Neocolonialism uses the same kind of mental slide of hand. Imran Perretta’s 2019 sound installation The War On Terror makes use of an effect called the Shepard tone, which gives the illusion of a constantly ascending or descending tone, providing sustained tension. A haunting whirring, overdubbed by pounding bass and screeching strings, fills a small dark sound studio. You hear it in the sort of movies which usually begin with news footage of 9/11 or the 7/7 bombings, offering no historical or ideological context for seemingly unprovoked attacks. CIA or MI6 operatives are then sent to carry out so-called justice, extrajudicial executions and other atrocities.

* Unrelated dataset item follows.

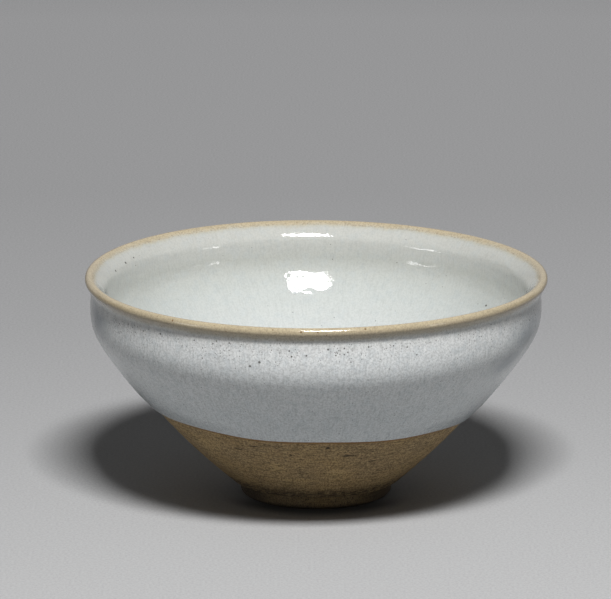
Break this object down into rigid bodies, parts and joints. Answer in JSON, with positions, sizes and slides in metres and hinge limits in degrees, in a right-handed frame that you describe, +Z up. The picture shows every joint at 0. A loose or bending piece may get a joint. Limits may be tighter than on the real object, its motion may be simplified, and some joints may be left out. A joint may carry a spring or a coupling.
{
  "type": "stoneware tea bowl",
  "caption": "Round wheel-thrown bowl with a flared lip, steep conical wall and small foot ring, pale glaze over bare brown clay.",
  "frame": {"origin": "centre of the foot ring's rest face, on the surface that the bowl stands on", "axes": "+Z up along the bowl's axis; the bowl is turned, so +X and +Y are free, and the picture looks along +Y from above"},
  "size_m": [0.125, 0.125, 0.061],
  "materials": {
    "bare_clay": "unglazed stoneware clay, matte, with fine turning lines",
    "foot_clay": "unglazed stoneware clay, matte, trimmed",
    "outer_glaze": "thick pale blue-grey glaze, glossy, with small iron specks",
    "rim_glaze": "thin tan glaze over the lip, satin",
    "inner_glaze": "thick pale blue-grey glaze, glossy, faintly green near the rim"
  },
  "bodies": {
    "root": {"clay_body": "bare_clay", "foot_ring": "foot_clay", "outer_glaze": "outer_glaze", "rim_glaze": "rim_glaze", "inner_glaze": "inner_glaze"}
  },
  "joints": []
}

Sometimes it is hard to follow Goethe’s ballad through the exhibition. And many of the works more readily fit under the rubric of psychology, mysticism or hauntology than magic. But it shows Wysing’s unequivocal commitment to supporting artist experimentation over the years and that it has been an artist-led space of alchemy that ‘All His Ghosts’ imagines.

*In the print version of this review published in Art Monthly (AM429), Simnikiwe Buhlungu was reffered to as a "historian"; Buhlungu is in fact an artist.